Illumination systems are also known from, for example, US 2006/0087634 A1, U.S. Pat. No. 7,061,582 B2 and WO 2005/026843 A2.
The geometry of the field illuminated in the mask plane is usually determined by a plurality of components. One of the most important components in this respect is an optical raster element which produces a plurality of secondary light sources in the system pupil plane. The angular distribution of the light bundles emitted by the secondary light sources is directly related to the geometry of the field illuminated in the mask plane. By suitably determining the optical properties of the optical raster element, for example the refractive power in orthogonal directions, it is possible to obtain the desired field geometry.

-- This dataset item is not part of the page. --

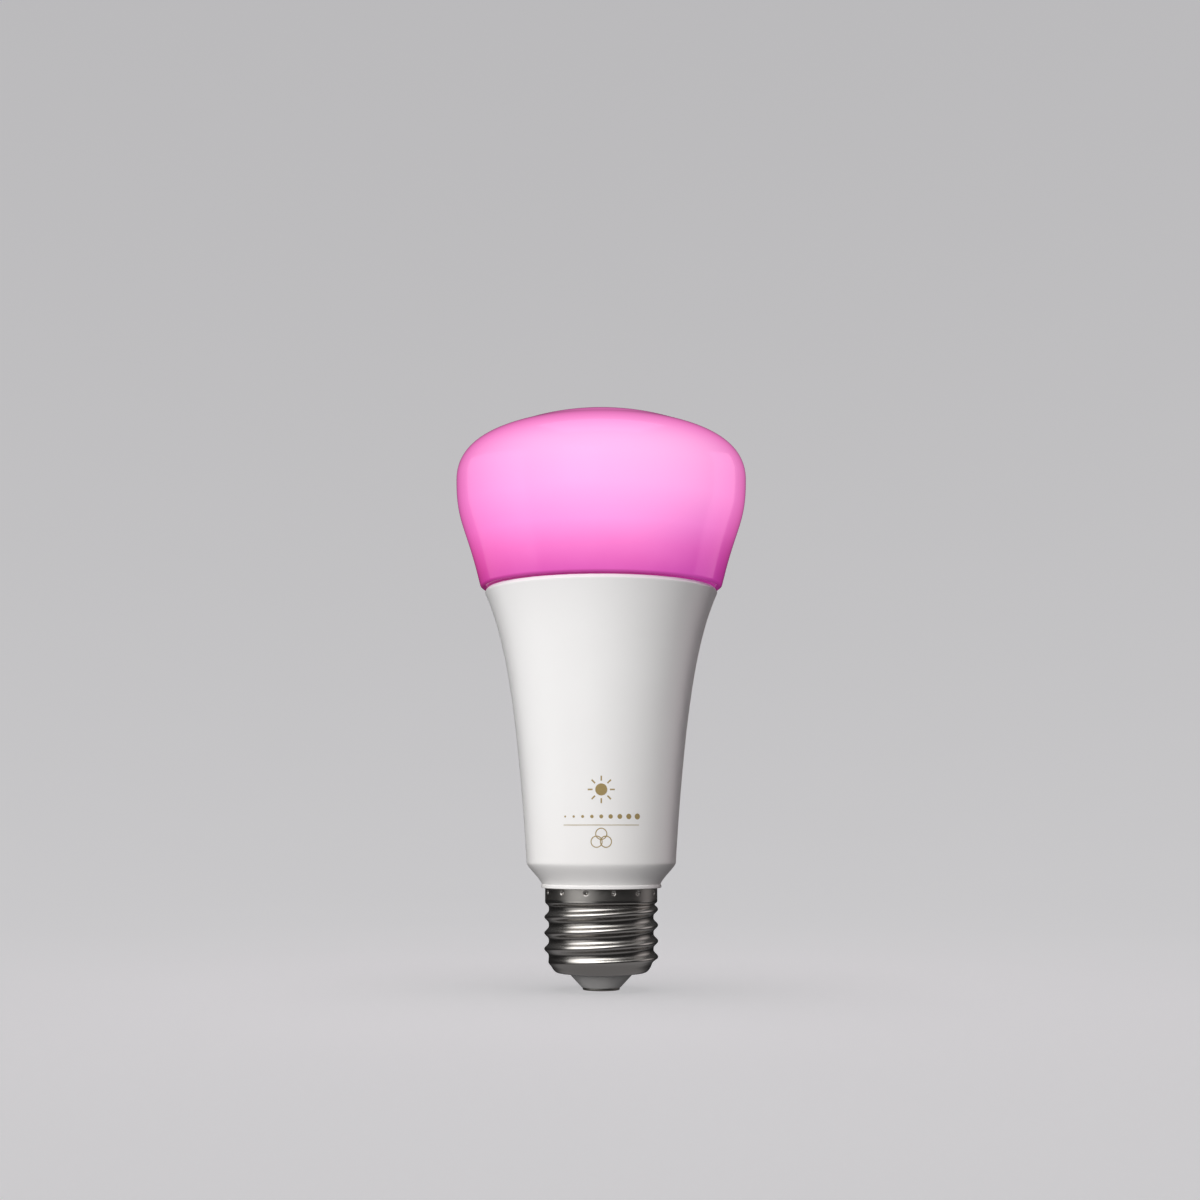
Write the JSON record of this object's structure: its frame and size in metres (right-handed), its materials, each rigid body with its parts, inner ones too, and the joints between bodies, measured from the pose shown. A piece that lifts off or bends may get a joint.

Usually it is desired that the geometry of the illuminated field can be varied at least to a certain extent. Since the optical properties of the optical raster element cannot be changed easily, a field stop is provided that is imaged by a field stop objective on the mask. The field stop usually includes a plurality of blades that can be individually moved so as to delimit the field illuminated in the mask. The field stop also ensures sharp edges of the illuminated field. In apparatus of the scanner type an adjustable field stop is used to open and shut the illuminated field at the beginning and the end of each scan process, respectively.
If the geometry of the illuminated field is varied with the help of an adjustable field stop, light losses are inevitable because a portion of the projection light is blocked by the blades of the field stop.